In his own life as a husband and father, Masterson finds the
same balance issues. Masterson's had originally planned to run the company from
his home — an idea that quickly disappeared, taking along with it the ample
family time he used to enjoy. His partnerships and employees, however, have
permitted him to work fewer weekends and enjoy more leisure time.
Masterson cites the early death of a close friend as an
awakening in his approach to balancing his personal and professional lives.
"It reminds you how short life is," he says. "Now, it's not the
Rich and Larry show anymore. In truth, there are people around here that can
handle things without me, something even better than I would if left to my own
devices."
Henry Ford said, "You can't hold a reputation on what you're going to do." Masterson agrees.

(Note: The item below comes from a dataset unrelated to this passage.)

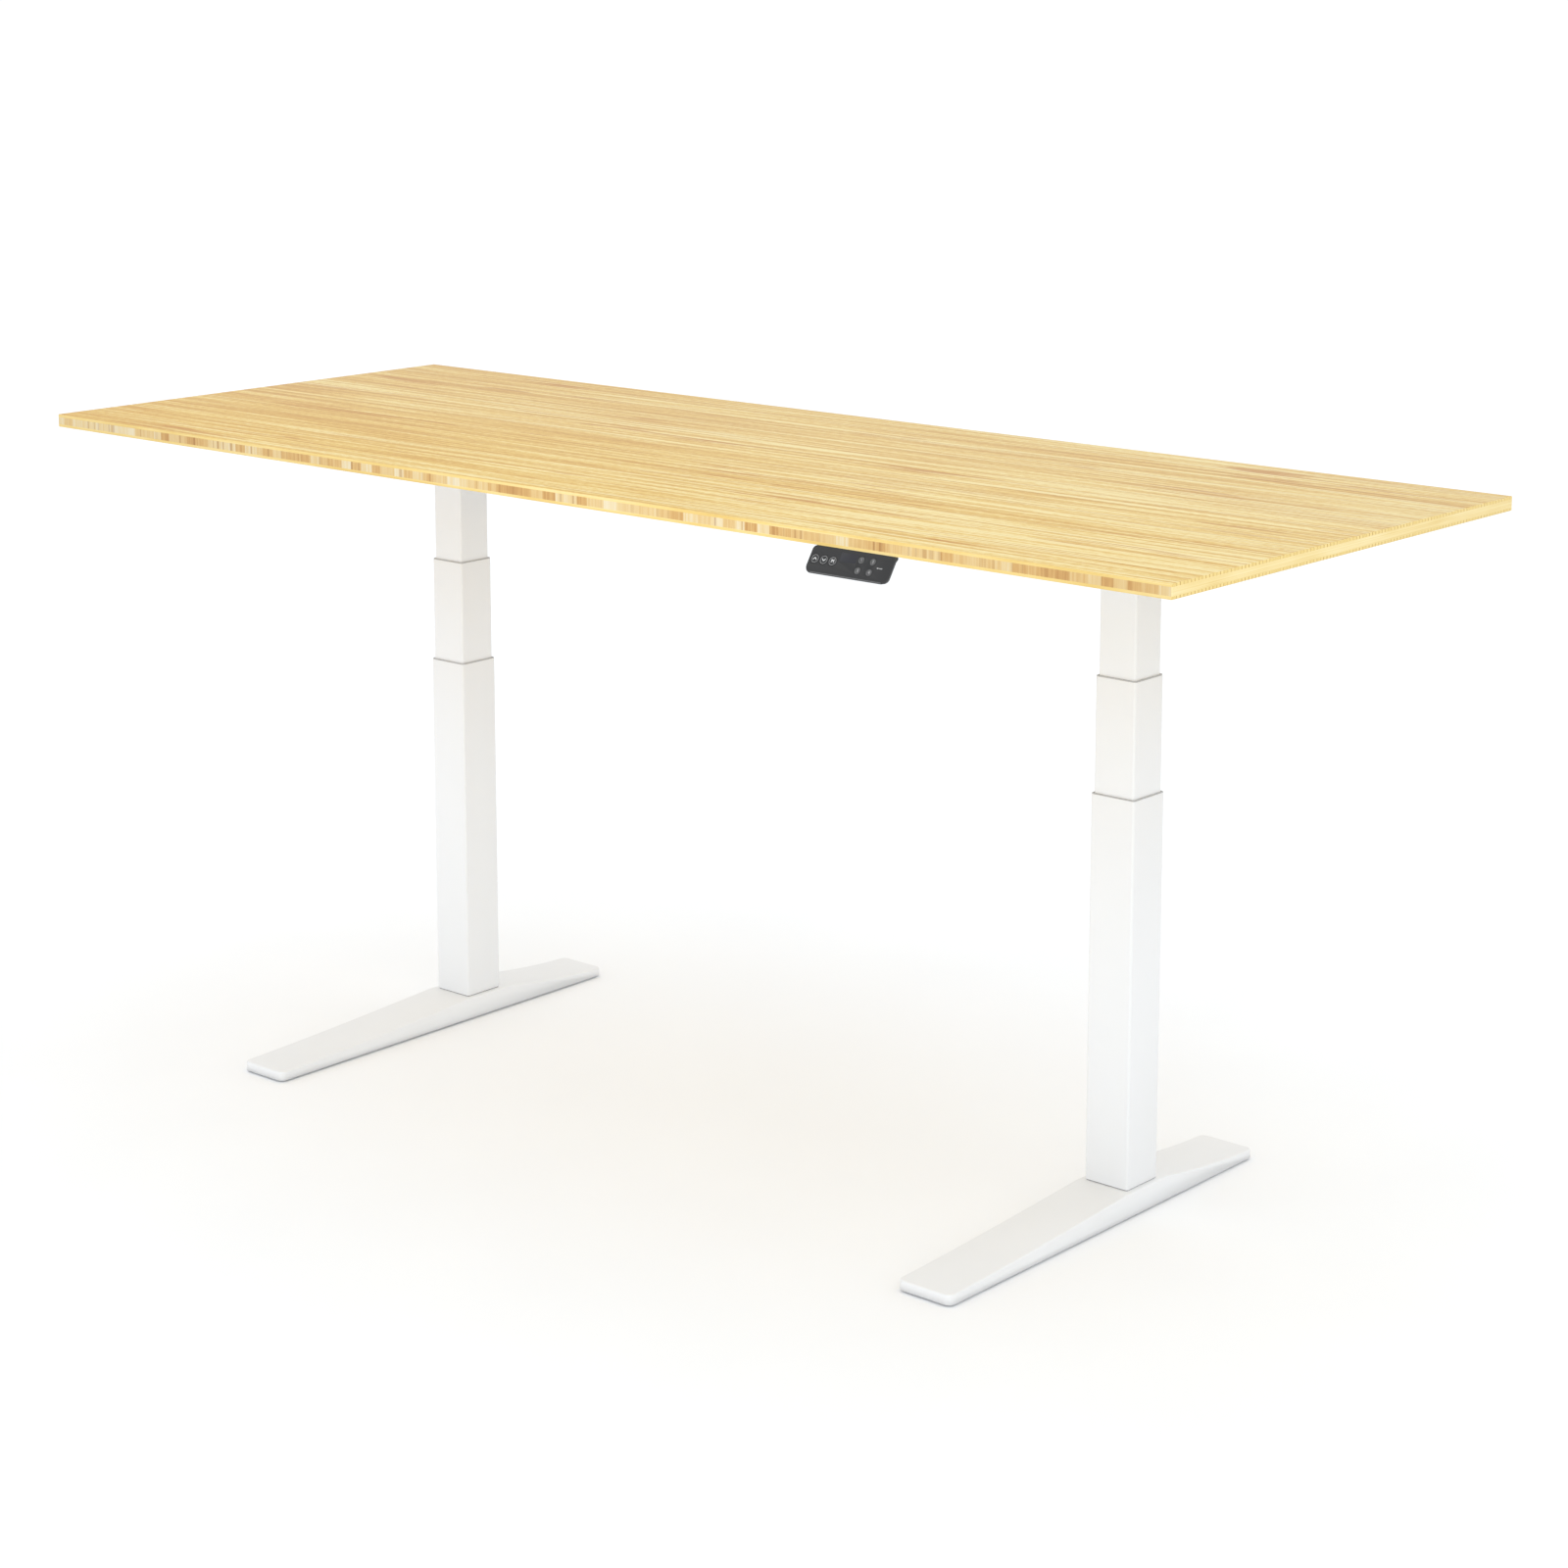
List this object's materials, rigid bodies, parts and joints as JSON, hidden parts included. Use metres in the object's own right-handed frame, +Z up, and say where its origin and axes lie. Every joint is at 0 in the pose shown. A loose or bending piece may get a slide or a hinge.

In a competitive industry, he believes that his company's experience will be the factor that contributes most to its future growth, reasoning that there can't be many competitors who have more experience, since US Interactive has been in the business from the beginning. The company has recently added a few more notches to its belt by landing upper-echelon clients like Martha Stewart Living, the National Football League, Columbia House and Comedy Central.
"We've been involved in every distribution
method," he boasts. "So we have a body of work to draw from that our
competitors don't. That's the differentiating factor."
Masterson says that US Interactive will continue to build strategic
alliances when the opportunity presents itself. The company has already launched
a multi-cultural brand-management firm and is forging alliances overseas. He
says the next two locations will likely open in Japan and London. But US
Interactive's main location will always remain on the Internet, where the
company has built a reputation and revolutionized the way business is done.